For Bond, who opened his private practice 10 years ago, the Medicare patients he does see require extra paperwork. He estimates that less than 10% of his 600 patient visits per month are on Medicare.

“I have to pay my physical therapists to document all this stuff but I don't get any increased reimbursements. We do more work for the same pay and possibly even less,” he said. On top of that, “the secondary insurances here in Oregon have their own individual requirements that are mind-boggling.”

But it's more than just paperwork. The current regulations create extra work for his front office staff to schedule Medicare patients to make sure that for reimbursement purposes, those appointments do not overlap, and that a physical therapist rather than an aide is available for uninterrupted care.

“I have bright, intelligent aides who work with me. They all have Bachelor of Science degrees, and you're telling me I can't have them work with Medicare patients and walk them from one machine to another or give them an ultrasound?” Bond asks. “An aide can bring them back to the room, and that's pretty much it.”  

The sense of urgency for these Medicare issues does not apply to large local providers. ZoomCare, for instance, was not asked to participate in the recent lobbying effort and has not been active on the federal level, according to company spokesman Len Bergstein.
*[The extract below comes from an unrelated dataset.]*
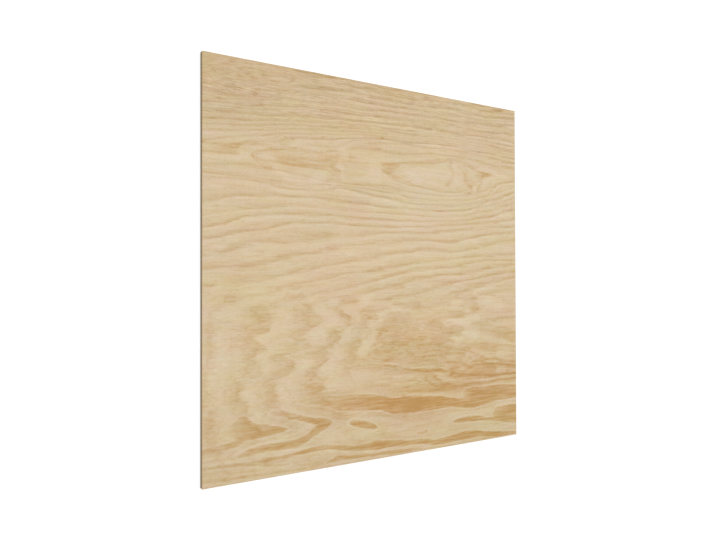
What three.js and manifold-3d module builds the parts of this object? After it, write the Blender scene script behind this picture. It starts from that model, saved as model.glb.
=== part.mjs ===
// A square sheet of five-ply pine plywood, lying flat as it is stored. Millimetres, +Z up.
// The origin is the middle of the underside. +X runs along the grain of the face veneers.
//
// The sheet is one piece of stock: five veneers glued into one solid, then sawn square and
// sanded. Each sawn edge keeps the marks of that lay-up, all round the sheet: a fine score
// along every glue line, and the two crossbands a hair behind the plies that run with X.

import * as THREE from "three";
import { mergeVertices } from "three/addons/utils/BufferGeometryUtils.js";
import Module from "manifold-3d";

// Sawn size
const sheetLength = 1220; // along the face grain
const sheetWidth = 1220; // across the face grain
const cornerRadius = 1.2; // the four upright corners, blunted by handling

// Veneer thicknesses
const outerVeneer = 2.4; // face and back, sanded down after pressing
const crossband = 3.4; // grain across the sheet
const coreVeneer = 3.4; // grain along the sheet again

// Marks of the saw and the sander
const crossbandSetback = 0.2; // how far the crossbands stand behind the sawn edge
const glueLineScore = 0.25; // each veneer's eased arris, which leaves a V at a glue line

// Fineness of the mesh
const cornerSegments = 4;
const snap = 1e-4; // places are rounded to this, so that glued faces meet exactly

const wasm = await Module();
wasm.setup();

// The lay-up from the underside to the face.
const layUp = [
  { thickness: outerVeneer, setback: 0 },
  { thickness: crossband, setback: crossbandSetback },
  { thickness: coreVeneer, setback: 0 },
  { thickness: crossband, setback: crossbandSetback },
  { thickness: outerVeneer, setback: 0 },
];

// A veneer's plan: the sawn rectangle with blunted corners, drawn in by its setback.
function veneerPlan(setback) {
  const halfLength = sheetLength / 2 - setback;
  const halfWidth = sheetWidth / 2 - setback;
  const corners = [
    { x: halfLength - cornerRadius, y: -halfWidth + cornerRadius, from: -Math.PI / 2 },
    { x: halfLength - cornerRadius, y: halfWidth - cornerRadius, from: 0 },
    { x: -halfLength + cornerRadius, y: halfWidth - cornerRadius, from: Math.PI / 2 },
    { x: -halfLength + cornerRadius, y: -halfWidth + cornerRadius, from: Math.PI },
  ];
  const plan = new THREE.Shape();
  for (const { x, y, from } of corners) {
    plan.absarc(x, y, cornerRadius, from, from + Math.PI / 2, false);
  }
  return plan.closePath();
}

// One veneer from its lower face at z up, with a small bevel round both faces.
function veneerGeometry({ thickness, setback }, z) {
  const geometry = new THREE.ExtrudeGeometry(veneerPlan(setback), {
    depth: thickness - 2 * glueLineScore,
    bevelEnabled: true,
    bevelSegments: 1,
    bevelThickness: glueLineScore,
    bevelSize: glueLineScore,
    bevelOffset: -glueLineScore,
    curveSegments: cornerSegments,
  });
  return geometry.translate(0, 0, z + glueLineScore);
}

function toSolid(geometry) {
  const bare = geometry.clone();
  bare.deleteAttribute("normal");
  bare.deleteAttribute("uv");
  const merged = mergeVertices(bare, snap);
  return new wasm.Manifold(
    new wasm.Mesh({
      numProp: 3,
      vertProperties: merged.attributes.position.array.map((v) => Math.round(v / snap) * snap),
      triVerts: new Uint32Array(merged.index.array),
    }),
  );
}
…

The association lobbying efforts also included three other issues. One is adding physical therapists to the list of providers who are allowed to retain substitute physicians in their practices to treat Medicare patients when the providers are absent because of illness, pregnancy, vacation, or other reasons. Currently, the Social Security statute only allows this arrangement, known as locum tenens, for practitioners identified as “physicians” under Medicare: doctors of medicine, osteopathy, dental surgery, podiatric medicine, optometry and chiropractic.

The final two issues are adding physical therapists to the list of providers who are allowed to opt-out of Medicare and collect out-of-pocket payments from those patients instead, and reforming a law that allows physicians to “self-refer” patients for physical therapy services provided within their own clinics.